### PROBLEM DESCRIPTION
Give the lines of the material verbatim, from the first line to the line with "return lift_height * t * t * (3 - 2 * t)", including both.

### DATA
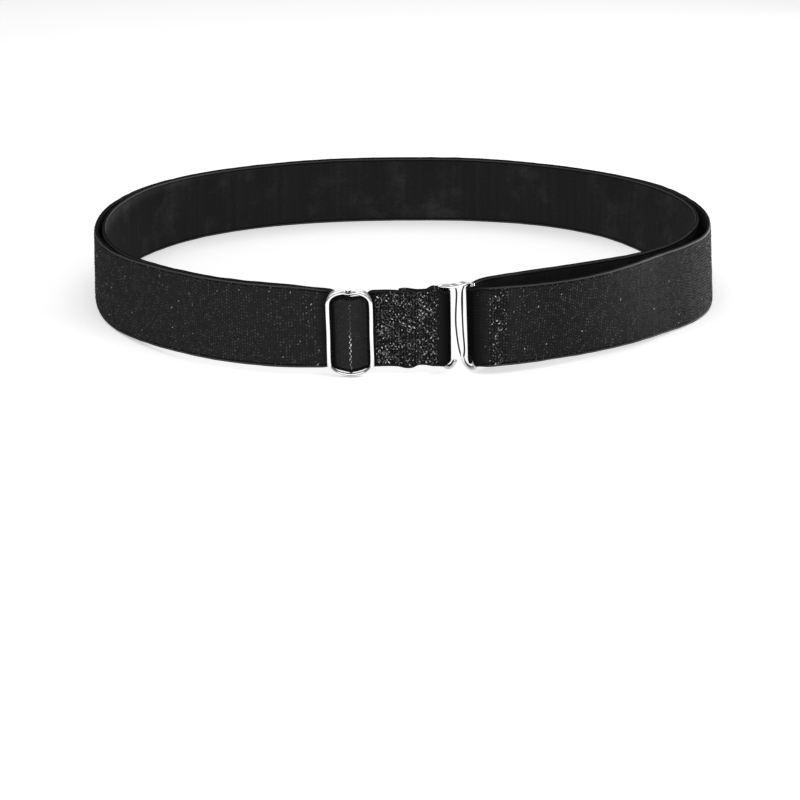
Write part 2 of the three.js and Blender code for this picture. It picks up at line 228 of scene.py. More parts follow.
def lifted(y):
    """Height of the strap's foot, which leaves the ground towards the metal in front."""
    t = min(max((lift_none_y - y) / (lift_none_y - lift_full_y), 0), 1)
    return lift_height * t * t * (3 - 2 * t)


def round_the_loop(rows, to_middle):
    """Sections of one layer; to_middle is how far the strap's middle lies outside the face drawn."""
    sections = []
    for angle, foot, lean in rows:
        c, s = math.cos(math.radians(angle)), math.sin(math.radians(angle))
        low, high = foot + to_middle, foot + to_middle + lean
        z = lifted(low * s)
        sections.append(((low * c, low * s, z), (high * c, high * s, z + strap_width)))
    return sections


def across(rows):
    """Sections at the metal, with the foot moved right by the slant and the top moved left."""
    return [((x + slant, y, foot), (x - slant, y, top)) for x, y, foot, top, slant in rows]


def bend(bar, start, stop, foot, top, pull_foot, pull_top, slant):
    """Sections round a bar (x, y, radius); both edges pull in towards the middle of the bend."""
    sections = []
    for i in range(bend_steps + 1):
        a = math.radians(start + (stop - start) * i / bend_steps)
        pull = math.sin(math.pi * i / bend_steps)
        x, y = bar[0] + bar[2] * math.cos(a), bar[1] + bar[2] * math.sin(a)
        sections.append(((x + slant, y, foot + pull_foot * pull), (x - slant, y, top - pull_top * pull)))
    return sections


def smooth_line(points, parts, closed=False):
    """Points of a centripetal curve through the given ones, parts[i] of them from point i on."""
    points = np.array(points, float)
    if closed:
        line = np.vstack([points[-1:], points, points[:2]])
    else:
        line = np.vstack([2 * points[0] - points[1], points, 2 * points[-1] - points[-2]])
    out = []
    for i, count in enumerate(parts):
        p0, p1, p2, p3 = line[i:i + 4]
        d1 = max(np.linalg.norm(p2 - p1) ** 0.5, 1e-4)
        d0, d2 = (max(np.linalg.norm(q) ** 0.5, 1e-4) for q in (p1 - p0, p3 - p2))
        t1 = ((p1 - p0) / d0 - (p2 - p0) / (d0 + d1) + (p2 - p1) / d1) * d1
        t2 = ((p2 - p1) / d1 - (p3 - p1) / (d1 + d2) + (p3 - p2) / d2) * d1
        t = np.arange(count)[:, None] / count
        out.append(p1 + t1 * t + (3 * (p2 - p1) - 2 * t1 - t2) * t**2 + (2 * (p1 - p2) + t1 + t2) * t**3)
    return np.vstack(out if closed else [*out, points[-1:]])


def lengths_along(line):
    """The length from the start of a line to each of its points."""
    return np.concatenate([[0], np.cumsum(np.linalg.norm(np.diff(line, axis=0), axis=1))])


def read_off(line, along, stops):
    """Places on a line at the stops, where along says how far along each of its points is."""
    return np.column_stack([np.interp(stops, along, line[:, i]) for i in range(line.shape[1])])


strap_sections = [
    *across(tail_behind_slider),
    *bend(bar_of_slider, 90, -90, 3.2, 27.2, 0, 0, 0.27),
    *across(out_of_slider),
    *round_the_loop(inner_layer, strap_thick / 2),
    *across(into_hook),
    *bend(bar_right, 146, 270, 3.2, 31.6, 3.4, 0.2, 0.5),
    *across(out_of_hook),
    *round_the_loop(outer_layer, -strap_thick / 2),
    *across(through_slider),
    *bend(bar_left, 270, 450, 3.1, 30.4, 1.4, 0.1, 0.25),
    *across(sewn_end),
]
before_right_bend = [*tail_behind_slider, *range(bend_steps + 1), *out_of_slider, *inner_layer, *into_hook]
fold_section = len(before_right_bend) + bend_steps // 2
feet = np.array([s[0] for s in strap_sections]) + to_centre
tops = np.array([s[1] for s in strap_sections]) + to_centre
fewest_parts, part_length = 4, 0.1
fine_parts = [
    max(fewest_parts, int(np.linalg.norm(q - p) / part_length)) for p, q in zip(feet[:-1], feet[1:])
]
foot_line, top_line = smooth_line(feet, fine_parts), smooth_line(tops, fine_parts)
middle_line = (foot_line + top_line) / 2
strap_along = lengths_along(middle_line)
strap_length = strap_along[-1]
fold_along = strap_along[sum(fine_parts[:fold_section])]


def strap_at(along):
    """Foot, top, and the level directions to the left of both, at lengths along the strap."""
    foot, top = read_off(foot_line, strap_along, along), read_off(top_line, strap_along, along)
    reach = 0.15
    lefts = []
    for line in (foot_line, top_line):
        ahead = read_off(line, strap_along, along + reach) - read_off(line, strap_along, along - reach)
        left = np.column_stack([-ahead[:, 1], ahead[:, 0], np.zeros(len(ahead))])
        lefts.append(left / np.linalg.norm(left, axis=1)[:, None])
    return foot, top, *lefts


# Rows of the mesh lie on the crests and in the troughs of the ribs on the outer layer, and as
# close together where the inner layer bends round the slider's bar.
slider_place, bend_reach = (-18.9, -123.5), 9
fine_before_fold, shortest_row = 6, 0.3
near_slider = np.linalg.norm(middle_line[:, :2] - slider_place, axis=1) < bend_reach
stops = [0.0]
while stops[-1] < strap_length - shortest_row:
    here = min(np.searchsorted(strap_along, stops[-1]), len(near_slider) - 1)
    fine = stops[-1] > fold_along - fine_before_fold or near_slider[here]
    stops.append(min(stops[-1] + rib_pitch * (0.5 if fine else 1), strap_length))
stops = np.array(stops)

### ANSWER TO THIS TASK
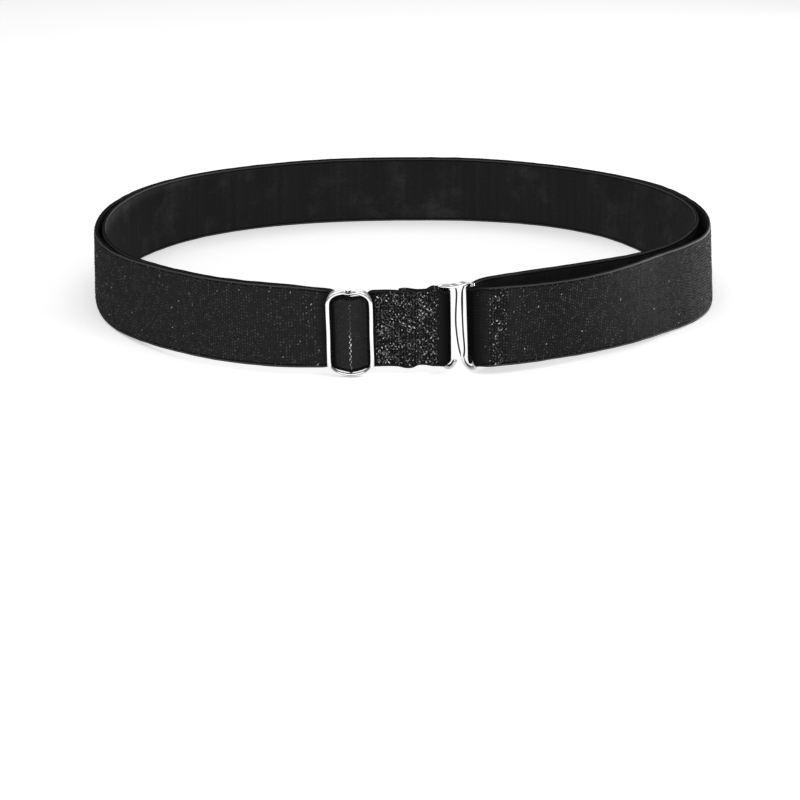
Write part 2 of the three.js and Blender code for this picture. It picks up at line 228 of scene.py. More parts follow.
def lifted(y):
    """Height of the strap's foot, which leaves the ground towards the metal in front."""
    t = min(max((lift_none_y - y) / (lift_none_y - lift_full_y), 0), 1)
    return lift_height * t * t * (3 - 2 * t)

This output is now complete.